— START OF EXERCISE DATA —

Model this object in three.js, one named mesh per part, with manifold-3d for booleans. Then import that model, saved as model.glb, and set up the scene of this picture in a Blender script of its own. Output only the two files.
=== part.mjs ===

— END OF EXERCISE DATA —
— START OF EXERCISE DATA —

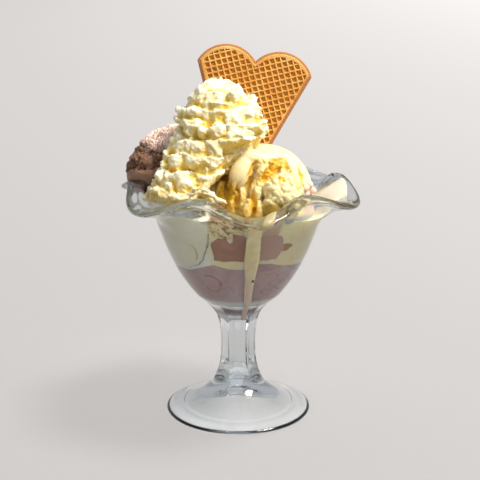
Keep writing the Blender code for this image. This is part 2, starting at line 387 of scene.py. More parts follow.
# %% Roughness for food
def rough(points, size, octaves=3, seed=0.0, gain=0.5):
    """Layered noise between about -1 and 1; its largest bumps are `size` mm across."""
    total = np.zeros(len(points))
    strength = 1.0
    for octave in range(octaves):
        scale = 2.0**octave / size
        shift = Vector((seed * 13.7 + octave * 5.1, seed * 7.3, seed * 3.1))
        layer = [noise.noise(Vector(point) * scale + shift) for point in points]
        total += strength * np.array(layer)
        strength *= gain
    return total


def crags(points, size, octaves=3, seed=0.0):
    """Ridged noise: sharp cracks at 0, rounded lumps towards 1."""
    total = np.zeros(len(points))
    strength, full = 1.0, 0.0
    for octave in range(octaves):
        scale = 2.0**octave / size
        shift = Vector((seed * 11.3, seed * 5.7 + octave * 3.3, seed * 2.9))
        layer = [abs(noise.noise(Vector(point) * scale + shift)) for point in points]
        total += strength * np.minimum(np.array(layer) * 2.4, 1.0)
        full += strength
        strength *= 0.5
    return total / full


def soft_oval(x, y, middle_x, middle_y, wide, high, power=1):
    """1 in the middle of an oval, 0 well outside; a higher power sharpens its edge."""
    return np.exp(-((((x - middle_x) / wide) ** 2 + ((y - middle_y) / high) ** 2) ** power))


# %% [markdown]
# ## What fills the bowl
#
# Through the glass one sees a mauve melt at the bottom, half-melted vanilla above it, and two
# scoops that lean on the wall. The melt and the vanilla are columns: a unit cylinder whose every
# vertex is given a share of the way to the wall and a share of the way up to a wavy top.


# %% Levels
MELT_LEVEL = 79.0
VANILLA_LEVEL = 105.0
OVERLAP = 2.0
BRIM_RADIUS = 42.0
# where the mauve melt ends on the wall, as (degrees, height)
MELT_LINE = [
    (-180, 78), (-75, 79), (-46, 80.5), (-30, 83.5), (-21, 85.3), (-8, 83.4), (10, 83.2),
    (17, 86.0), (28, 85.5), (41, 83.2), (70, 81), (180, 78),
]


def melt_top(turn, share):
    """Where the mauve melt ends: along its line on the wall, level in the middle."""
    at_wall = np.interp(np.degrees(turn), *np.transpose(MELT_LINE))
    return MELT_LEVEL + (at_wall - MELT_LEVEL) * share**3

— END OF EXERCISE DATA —

| WHAT THIS TASK INVOLVES |
From the entries above, pull out each line that includes "scene".

| ANSWER TO THE EXERCISE |
Model this object in three.js, one named mesh per part, with manifold-3d for booleans. Then import that model, saved as model.glb, and set up the scene of this picture in a Blender script of its own. Output only the two files.
Keep writing the Blender code for this image. This is part 2, starting at line 387 of scene.py. More parts follow.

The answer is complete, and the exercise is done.